At Ingenious, we continue to work closely with borrowers and investors, adapting to the dynamic market landscape and broader economic shifts, including those related to the climate crisis and changing lifestyles. We are expanding the reach of our development lending product to provide extended stabilisation terms for specialised developers in the rental sector. Furthermore, we’re introducing special lending terms for developers focused on reducing embedded carbon in their construction practices.”
Daniel Austin, CEO and co-founder at ASK Partners, said: “Today’s rise in property prices brings some optimism, but growth remains subdued as high borrowing costs continue to weigh on buyers. While the Bank of England’s decision to hold rates offers limited reassurance, persistently elevated fixed mortgage rates are still delaying meaningful relief.

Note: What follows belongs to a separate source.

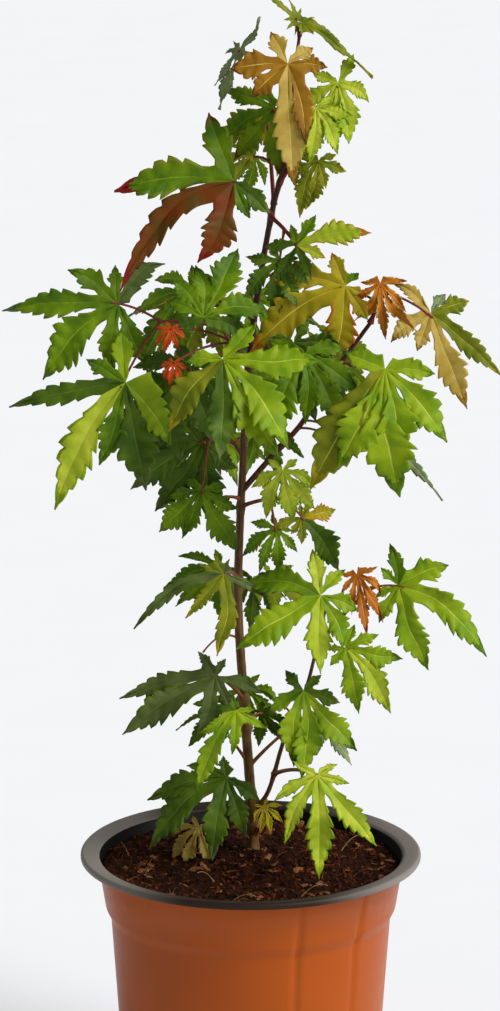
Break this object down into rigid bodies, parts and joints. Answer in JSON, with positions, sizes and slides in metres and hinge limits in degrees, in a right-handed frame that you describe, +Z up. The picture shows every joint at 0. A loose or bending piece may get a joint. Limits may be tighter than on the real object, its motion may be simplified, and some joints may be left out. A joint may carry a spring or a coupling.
{
  "type": "potted japanese maple seedling",
  "caption": "Young japanese maple with a slender trunk and deeply lobed green, bronze and red-tipped leaves, growing in a thin round plastic nursery pot",
  "frame": {"origin": "centre of the flat underside of the pot", "axes": "+Z up along the trunk, +X to the right of the plant seen from its front, -Y towards the viewer"},
  "size_m": [0.1837, 0.13, 0.4449],
  "materials": {
    "pot_plastic": "thin thermoformed plastic, terracotta brown outside, black inside and on the rim, slightly glossy",
    "compost": "moist dark brown compost with bark chips and reddish fibres",
    "trunk_bark": "young olive brown bark, dark reddish brown higher up",
    "bough_bark": "smooth reddish brown young bark",
    "green_leaf": "fresh mid green leaf blades with pale midribs",
    "light_leaf": "light yellow green leaf blades",
    "dark_leaf": "dark green leaf blades",
    "bronze_leaf": "bronze and tan young leaf blades",
    "red_tipped_leaf": "olive green leaf blade with dark red tips"
  },
  "bodies": {
    "root": {"pot": "pot_plastic", "soil": "compost", "trunk": "trunk_bark", "right_bough": "bough_bark", "low_bough": "bough_bark", "crown_top_spray": "bronze_leaf", "crown_right_spray": "light_leaf", "red_tip_leaf": "red_tipped_leaf", "upper_right_leaf": "dark_leaf", "high_left_spray": "green_leaf", "front_centre_spray": "green_leaf", "centre_right_leaf": "green_leaf", "bronze_spray": "bronze_leaf", "right_green_spray": "light_leaf", "mid_left_spray": "dark_leaf", "mid_right_spray": "light_leaf", "low_right_spray": "light_leaf", "outer_right_spray": "light_leaf", "low_left_leaf": "dark_leaf", "dark_left_leaf": "dark_leaf", "dark_front_leaf": "dark_leaf", "low_centre_spray": "light_leaf", "rim_leaf": "light_leaf", "foot_left_leaf": "dark_leaf", "foot_shoot": "light_leaf", "back_top_spray": "green_leaf", "back_upper_spray": "green_leaf", "back_right_spray": "green_leaf", "back_middle_spray": "green_leaf", "back_low_spray": "green_leaf", "back_foot_spray": "green_leaf"}
  },
  "joints": []
}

The construction sector is already grappling with soaring build costs, planning bottlenecks, and a chronic shortage of skilled labour. Investors and developers remain motivated by the enduring supply-demand imbalance, particularly in resilient sectors such as co-living and build-to-rent.
For investors seeking stability amid global uncertainty, including market volatility triggered by resurgent US protectionism, UK real estate debt continues to stand out. It offers capital preservation, steady income, and insulation from equity market swings, making it an increasingly attractive alternative in this environment.”